Aim of the exercise
Exactly the lines from the opening of the records through the line containing "from build123d import *" should be copied, with both included.

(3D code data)
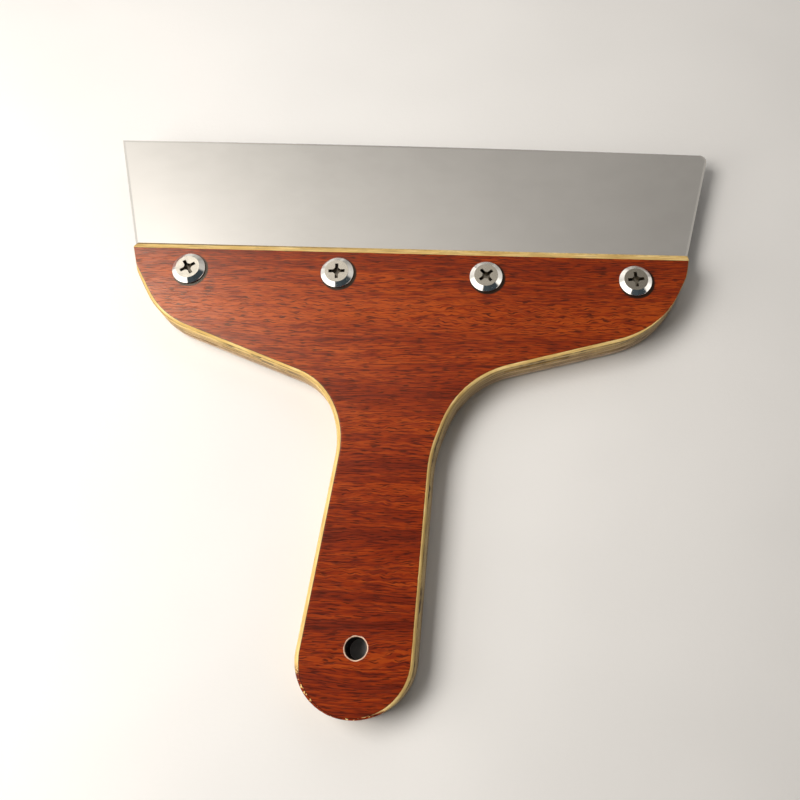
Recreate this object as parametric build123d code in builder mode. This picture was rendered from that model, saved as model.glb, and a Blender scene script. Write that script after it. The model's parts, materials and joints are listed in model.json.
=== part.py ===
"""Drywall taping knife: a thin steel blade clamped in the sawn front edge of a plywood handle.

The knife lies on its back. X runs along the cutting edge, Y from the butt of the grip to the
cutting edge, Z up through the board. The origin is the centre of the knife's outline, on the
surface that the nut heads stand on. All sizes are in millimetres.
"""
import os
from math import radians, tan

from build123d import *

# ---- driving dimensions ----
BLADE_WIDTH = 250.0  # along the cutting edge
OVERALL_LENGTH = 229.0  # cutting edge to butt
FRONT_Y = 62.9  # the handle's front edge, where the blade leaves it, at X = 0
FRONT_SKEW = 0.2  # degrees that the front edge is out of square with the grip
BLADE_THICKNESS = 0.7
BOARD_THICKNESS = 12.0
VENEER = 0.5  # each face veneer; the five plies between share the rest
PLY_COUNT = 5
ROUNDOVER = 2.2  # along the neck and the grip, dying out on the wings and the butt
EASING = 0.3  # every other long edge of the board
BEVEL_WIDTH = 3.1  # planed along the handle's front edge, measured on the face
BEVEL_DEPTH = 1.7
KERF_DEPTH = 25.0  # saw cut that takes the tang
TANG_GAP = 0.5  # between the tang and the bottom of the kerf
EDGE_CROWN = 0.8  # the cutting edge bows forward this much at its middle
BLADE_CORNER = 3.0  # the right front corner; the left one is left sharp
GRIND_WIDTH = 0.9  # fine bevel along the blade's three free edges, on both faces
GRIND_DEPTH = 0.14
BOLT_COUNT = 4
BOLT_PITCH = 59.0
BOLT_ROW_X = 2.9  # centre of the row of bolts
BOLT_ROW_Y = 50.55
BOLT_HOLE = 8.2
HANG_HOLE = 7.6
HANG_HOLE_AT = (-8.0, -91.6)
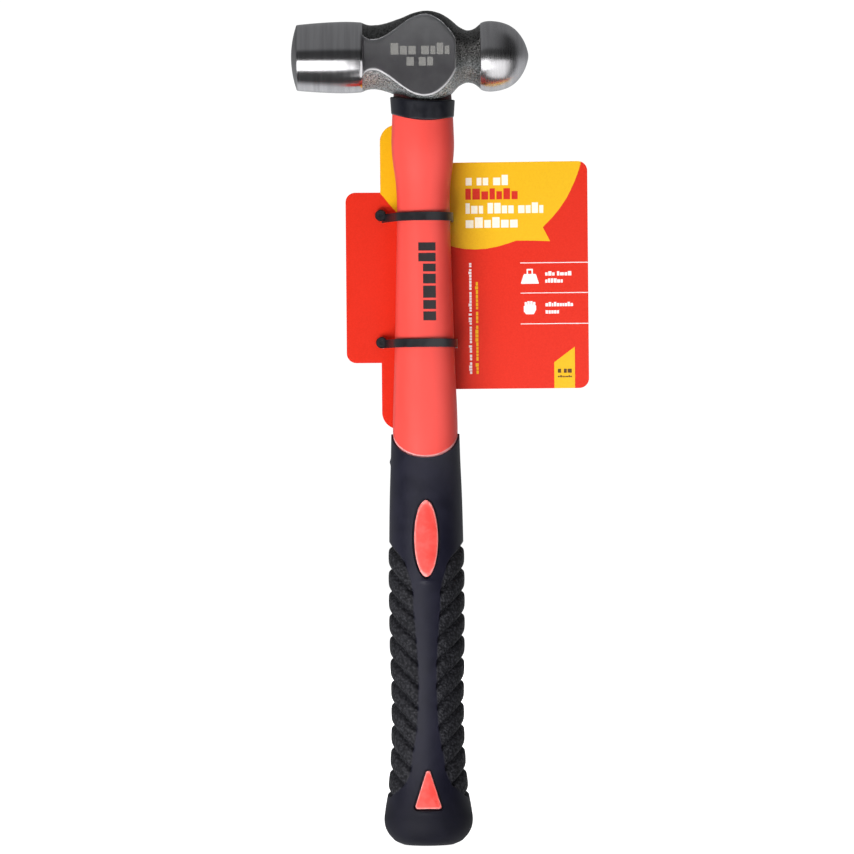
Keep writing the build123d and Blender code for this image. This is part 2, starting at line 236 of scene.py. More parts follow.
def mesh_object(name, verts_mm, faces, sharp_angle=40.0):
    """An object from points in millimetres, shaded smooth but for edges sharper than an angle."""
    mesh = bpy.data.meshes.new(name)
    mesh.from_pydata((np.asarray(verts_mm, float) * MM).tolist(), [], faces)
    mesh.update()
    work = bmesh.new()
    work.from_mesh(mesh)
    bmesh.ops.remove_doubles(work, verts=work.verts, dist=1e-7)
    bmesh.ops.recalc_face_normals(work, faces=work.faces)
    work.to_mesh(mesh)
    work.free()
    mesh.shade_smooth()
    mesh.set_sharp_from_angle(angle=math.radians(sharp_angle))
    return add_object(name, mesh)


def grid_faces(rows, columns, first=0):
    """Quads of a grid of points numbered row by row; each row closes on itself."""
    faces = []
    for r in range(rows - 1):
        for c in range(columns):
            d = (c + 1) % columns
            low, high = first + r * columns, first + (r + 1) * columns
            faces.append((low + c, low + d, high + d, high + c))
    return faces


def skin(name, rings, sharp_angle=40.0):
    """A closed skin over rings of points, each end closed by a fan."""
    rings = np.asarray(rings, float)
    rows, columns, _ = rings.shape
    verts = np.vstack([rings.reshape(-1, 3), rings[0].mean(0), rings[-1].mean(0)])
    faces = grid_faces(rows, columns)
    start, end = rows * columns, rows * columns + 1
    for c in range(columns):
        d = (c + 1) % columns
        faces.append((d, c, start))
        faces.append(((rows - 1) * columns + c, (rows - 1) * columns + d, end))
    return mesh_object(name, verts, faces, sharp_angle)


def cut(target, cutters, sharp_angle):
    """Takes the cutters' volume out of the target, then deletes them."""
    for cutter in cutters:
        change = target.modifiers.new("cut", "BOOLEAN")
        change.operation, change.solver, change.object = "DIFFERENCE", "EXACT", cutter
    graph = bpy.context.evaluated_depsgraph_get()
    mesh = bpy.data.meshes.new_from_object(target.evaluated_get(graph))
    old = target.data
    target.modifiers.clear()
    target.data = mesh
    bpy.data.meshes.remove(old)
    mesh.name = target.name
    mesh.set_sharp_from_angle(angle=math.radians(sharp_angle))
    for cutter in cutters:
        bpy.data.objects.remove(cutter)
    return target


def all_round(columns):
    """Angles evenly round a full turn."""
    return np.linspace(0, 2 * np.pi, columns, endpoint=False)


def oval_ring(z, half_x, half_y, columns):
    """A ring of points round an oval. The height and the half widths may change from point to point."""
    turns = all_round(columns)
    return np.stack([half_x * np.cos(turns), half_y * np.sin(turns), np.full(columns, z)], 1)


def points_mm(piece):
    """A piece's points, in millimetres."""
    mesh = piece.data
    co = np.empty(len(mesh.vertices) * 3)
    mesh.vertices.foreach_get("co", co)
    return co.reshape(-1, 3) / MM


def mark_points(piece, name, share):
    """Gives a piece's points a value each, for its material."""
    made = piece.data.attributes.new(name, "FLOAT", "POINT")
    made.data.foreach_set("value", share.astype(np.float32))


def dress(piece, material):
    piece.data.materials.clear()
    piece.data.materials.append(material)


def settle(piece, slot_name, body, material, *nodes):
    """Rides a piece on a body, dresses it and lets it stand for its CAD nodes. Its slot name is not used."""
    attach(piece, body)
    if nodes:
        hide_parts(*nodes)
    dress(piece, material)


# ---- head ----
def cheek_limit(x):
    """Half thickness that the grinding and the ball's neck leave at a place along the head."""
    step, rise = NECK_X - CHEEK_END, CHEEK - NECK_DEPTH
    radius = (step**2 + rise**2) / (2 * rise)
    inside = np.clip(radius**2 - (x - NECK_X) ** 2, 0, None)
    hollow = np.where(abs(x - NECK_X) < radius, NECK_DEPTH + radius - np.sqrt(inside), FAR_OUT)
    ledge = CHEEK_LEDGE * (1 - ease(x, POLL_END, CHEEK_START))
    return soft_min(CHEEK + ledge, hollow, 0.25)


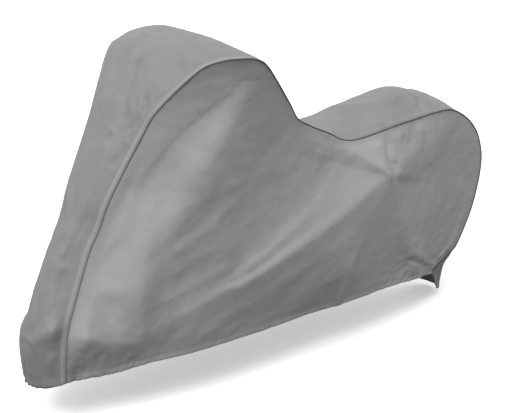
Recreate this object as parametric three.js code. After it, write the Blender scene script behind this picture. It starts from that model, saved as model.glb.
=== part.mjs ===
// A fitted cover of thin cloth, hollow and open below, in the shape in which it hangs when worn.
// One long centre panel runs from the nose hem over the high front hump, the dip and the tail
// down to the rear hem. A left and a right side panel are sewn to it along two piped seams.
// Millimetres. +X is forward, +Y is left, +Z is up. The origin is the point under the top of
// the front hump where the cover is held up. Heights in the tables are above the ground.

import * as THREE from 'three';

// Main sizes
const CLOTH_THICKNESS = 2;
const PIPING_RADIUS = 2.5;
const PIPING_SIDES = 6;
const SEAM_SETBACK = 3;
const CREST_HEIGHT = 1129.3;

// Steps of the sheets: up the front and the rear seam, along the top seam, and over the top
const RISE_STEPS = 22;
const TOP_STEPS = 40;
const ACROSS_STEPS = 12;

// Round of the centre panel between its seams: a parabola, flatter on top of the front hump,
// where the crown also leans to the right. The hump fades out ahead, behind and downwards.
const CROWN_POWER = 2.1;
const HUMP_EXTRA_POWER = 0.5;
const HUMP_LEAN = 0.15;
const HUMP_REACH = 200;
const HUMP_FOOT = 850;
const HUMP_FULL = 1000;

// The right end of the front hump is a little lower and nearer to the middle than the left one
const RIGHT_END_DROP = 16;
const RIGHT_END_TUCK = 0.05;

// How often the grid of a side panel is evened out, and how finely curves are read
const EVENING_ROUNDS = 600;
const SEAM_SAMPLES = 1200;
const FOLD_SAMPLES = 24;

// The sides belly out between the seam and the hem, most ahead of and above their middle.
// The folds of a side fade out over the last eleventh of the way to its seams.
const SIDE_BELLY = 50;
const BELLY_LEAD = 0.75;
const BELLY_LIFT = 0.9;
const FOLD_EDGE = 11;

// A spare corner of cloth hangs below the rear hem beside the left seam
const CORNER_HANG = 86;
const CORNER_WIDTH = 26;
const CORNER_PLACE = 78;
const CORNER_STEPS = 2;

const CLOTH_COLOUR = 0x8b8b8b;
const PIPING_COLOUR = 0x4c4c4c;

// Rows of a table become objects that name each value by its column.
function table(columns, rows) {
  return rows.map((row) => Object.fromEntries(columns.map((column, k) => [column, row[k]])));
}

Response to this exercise
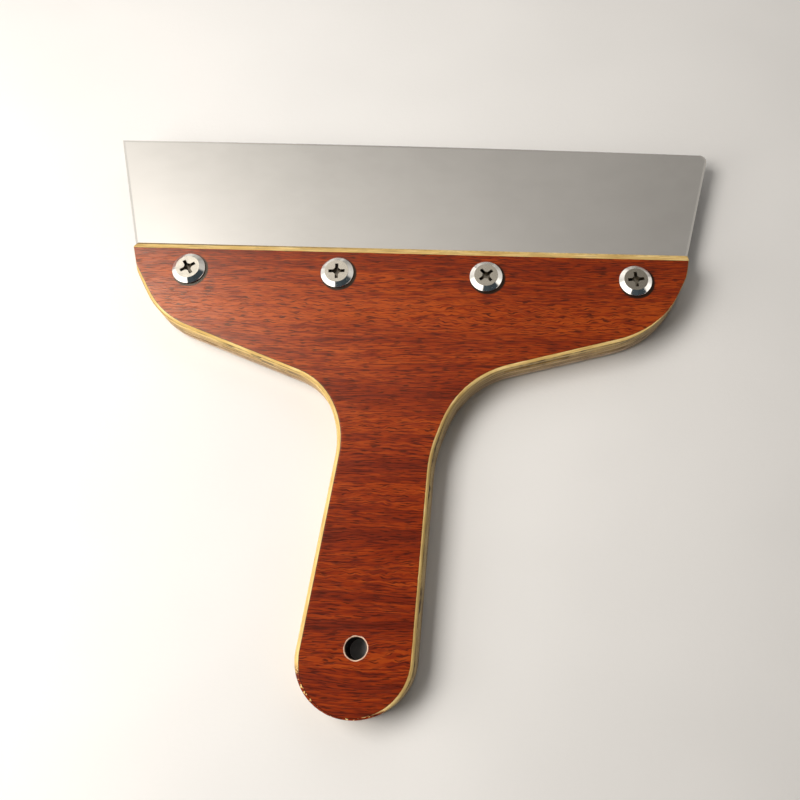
Recreate this object as parametric build123d code in builder mode. This picture was rendered from that model, saved as model.glb, and a Blender scene script. Write that script after it. The model's parts, materials and joints are listed in model.json.
=== part.py ===
"""Drywall taping knife: a thin steel blade clamped in the sawn front edge of a plywood handle.

The knife lies on its back. X runs along the cutting edge, Y from the butt of the grip to the
cutting edge, Z up through the board. The origin is the centre of the knife's outline, on the
surface that the nut heads stand on. All sizes are in millimetres.
"""
import os
from math import radians, tan

from build123d import *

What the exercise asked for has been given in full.